%%

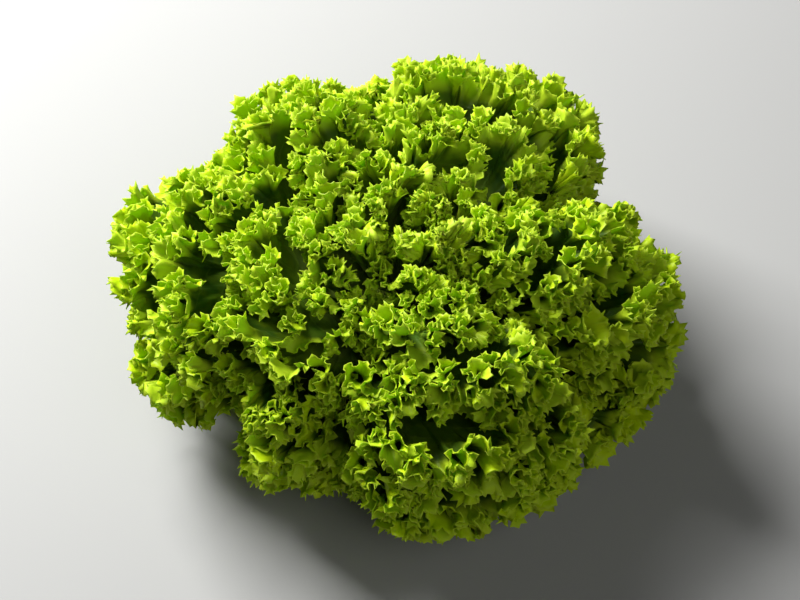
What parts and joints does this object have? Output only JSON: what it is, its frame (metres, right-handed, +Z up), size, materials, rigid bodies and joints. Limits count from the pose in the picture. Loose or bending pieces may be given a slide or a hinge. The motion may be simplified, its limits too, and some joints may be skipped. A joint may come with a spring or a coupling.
{
  "type": "green leaf lettuce",
  "caption": "Whole head of very curly green leaf lettuce: frilled, toothed leaves grown in a spiral round a short cut stem, standing on the cut.",
  "frame": {"origin": "centre of the stem's flat cut face, which the head stands on", "axes": "+Z up through the stem to the heart; -Y is the side that faces the viewer of the picture"},
  "size_m": [0.2828, 0.2636, 0.1352],
  "materials": {
    "leaf": "thin, glossy, slightly see-through yellow-green leaf, paler along its toothed edge",
    "heart_leaf": "as the leaf, younger and a little yellower",
    "stem": "moist pale green-white stem flesh, browned a little on the cut face"
  },
  "bodies": {
    "root": {"stem": "stem", "leaf_01": "leaf", "leaf_02": "leaf", "leaf_03": "leaf", "leaf_04": "leaf", "leaf_05": "leaf", "leaf_06": "leaf", "leaf_07": "leaf", "leaf_08": "leaf", "leaf_09": "leaf", "leaf_10": "leaf", "leaf_11": "leaf", "leaf_12": "leaf", "leaf_13": "leaf", "leaf_14": "leaf", "leaf_15": "leaf", "leaf_16": "leaf", "leaf_17": "leaf", "leaf_18": "leaf", "leaf_19": "leaf", "leaf_20": "leaf", "leaf_21": "leaf", "leaf_22": "leaf", "leaf_23": "leaf", "leaf_24": "leaf", "leaf_25": "leaf", "leaf_26": "leaf", "leaf_27": "heart_leaf", "leaf_28": "heart_leaf", "leaf_29": "heart_leaf", "leaf_30": "heart_leaf", "leaf_31": "heart_leaf", "leaf_32": "heart_leaf", "leaf_33": "heart_leaf", "leaf_34": "heart_leaf", "leaf_35": "heart_leaf", "leaf_36": "heart_leaf", "leaf_37": "heart_leaf", "leaf_38": "heart_leaf", "leaf_39": "heart_leaf", "leaf_40": "heart_leaf", "leaf_41": "heart_leaf", "leaf_42": "heart_leaf", "leaf_43": "heart_leaf", "leaf_44": "heart_leaf", "leaf_45": "heart_leaf", "leaf_46": "heart_leaf"}
  },
  "joints": []
}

%%

(INSTRUCTION) Copy out the whole listing exactly as written.

(OUTPUT OF THE EXERCISE)
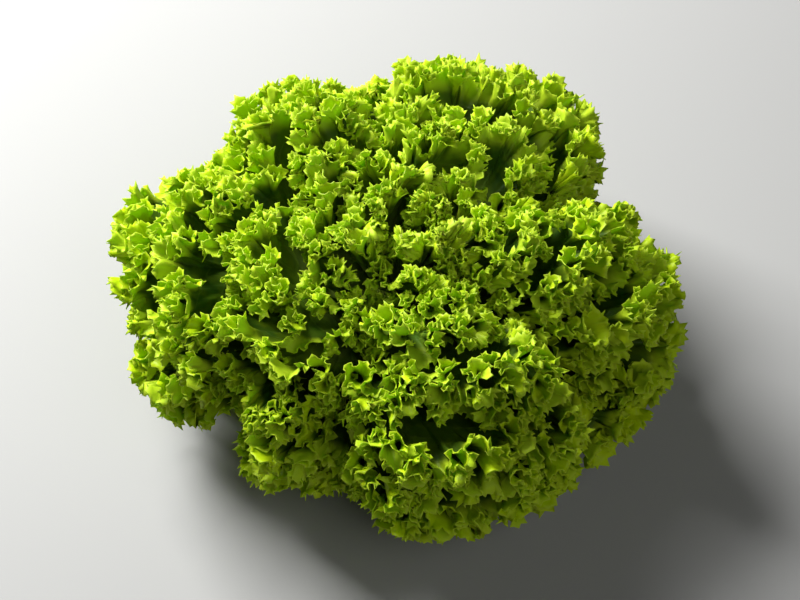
What parts and joints does this object have? Output only JSON: what it is, its frame (metres, right-handed, +Z up), size, materials, rigid bodies and joints. Limits count from the pose in the picture. Loose or bending pieces may be given a slide or a hinge. The motion may be simplified, its limits too, and some joints may be skipped. A joint may come with a spring or a coupling.
{
  "type": "green leaf lettuce",
  "caption": "Whole head of very curly green leaf lettuce: frilled, toothed leaves grown in a spiral round a short cut stem, standing on the cut.",
  "frame": {"origin": "centre of the stem's flat cut face, which the head stands on", "axes": "+Z up through the stem to the heart; -Y is the side that faces the viewer of the picture"},
  "size_m": [0.2828, 0.2636, 0.1352],
  "materials": {
    "leaf": "thin, glossy, slightly see-through yellow-green leaf, paler along its toothed edge",
    "heart_leaf": "as the leaf, younger and a little yellower",
    "stem": "moist pale green-white stem flesh, browned a little on the cut face"
  },
  "bodies": {
    "root": {"stem": "stem", "leaf_01": "leaf", "leaf_02": "leaf", "leaf_03": "leaf", "leaf_04": "leaf", "leaf_05": "leaf", "leaf_06": "leaf", "leaf_07": "leaf", "leaf_08": "leaf", "leaf_09": "leaf", "leaf_10": "leaf", "leaf_11": "leaf", "leaf_12": "leaf", "leaf_13": "leaf", "leaf_14": "leaf", "leaf_15": "leaf", "leaf_16": "leaf", "leaf_17": "leaf", "leaf_18": "leaf", "leaf_19": "leaf", "leaf_20": "leaf", "leaf_21": "leaf", "leaf_22": "leaf", "leaf_23": "leaf", "leaf_24": "leaf", "leaf_25": "leaf", "leaf_26": "leaf", "leaf_27": "heart_leaf", "leaf_28": "heart_leaf", "leaf_29": "heart_leaf", "leaf_30": "heart_leaf", "leaf_31": "heart_leaf", "leaf_32": "heart_leaf", "leaf_33": "heart_leaf", "leaf_34": "heart_leaf", "leaf_35": "heart_leaf", "leaf_36": "heart_leaf", "leaf_37": "heart_leaf", "leaf_38": "heart_leaf", "leaf_39": "heart_leaf", "leaf_40": "heart_leaf", "leaf_41": "heart_leaf", "leaf_42": "heart_leaf", "leaf_43": "heart_leaf", "leaf_44": "heart_leaf", "leaf_45": "heart_leaf", "leaf_46": "heart_leaf"}
  },
  "joints": []
}